Army officers come to terms with drugs
A ten-fold pay rise last year notwithstanding, more and more army men and their families are being forced to look out for themselves and some of them are engaging in poppy cultivation, reports Hawkeye from the border:
No.06 - 1/2007
17 January 2007
Drugs
Army officers come to terms with drugs
A ten-fold pay rise last year notwithstanding, more and more army men and their families are being forced to look out for themselves and some of them are engaging in poppy cultivation, reports Hawkeye from the border:
Shans coming from Kengtawng sub-township, Mongnai township, Langkher district, Southern Shan State told S.H.A.N. among the officers-turned-poppy growers were two from Kunmong-based Light Infantry Battalion (LIB) 569: one a company commander with the rank of captain and another Sgt Joseph of Lahu descent.
"They used to tax us in the past," said a 56-year old grandmother from the area. "But this year, they tax us and they also grow poppies themselves."
Which was reassuring, according to her 61 year old friend. "We used to worry that they might change their minds all of a sudden and destroy our fields," she said. "But now we know we are in the same boat."

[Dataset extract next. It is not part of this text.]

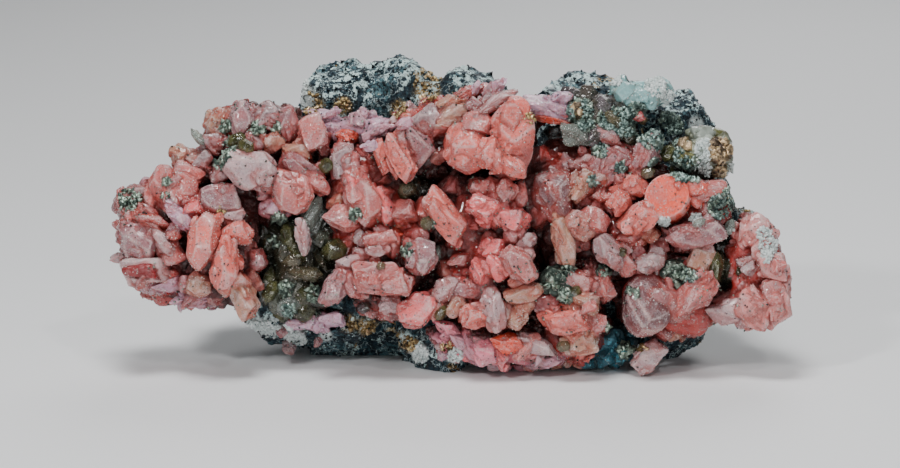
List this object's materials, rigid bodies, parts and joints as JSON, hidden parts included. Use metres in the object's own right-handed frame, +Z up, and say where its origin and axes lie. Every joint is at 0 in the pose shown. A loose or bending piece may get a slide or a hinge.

Sources from Hsihseng township, further west, also report seeing soldiers and their family members from LIB 423, 424, 425 an 426 working in their own poppy fields.
Others sources say the military has destroyed some of the fields in the south and east. The hardest hit were in Mongkeung and Laikha, the townships where Shan State Army (SSA) South is active. "The Burma Army is afraid that if the people are well-off, the SSA won't go away," said a 55 year old migrant coming form the area.
Meanwhile, Chiangmai News, 16 January, reported that Thai authorities in Maehongson are expecting a bumper crop of 20 tons of opium from across the border in Homong, former base of Khun Sa, who surrendered in 1996, and the surrounding areas.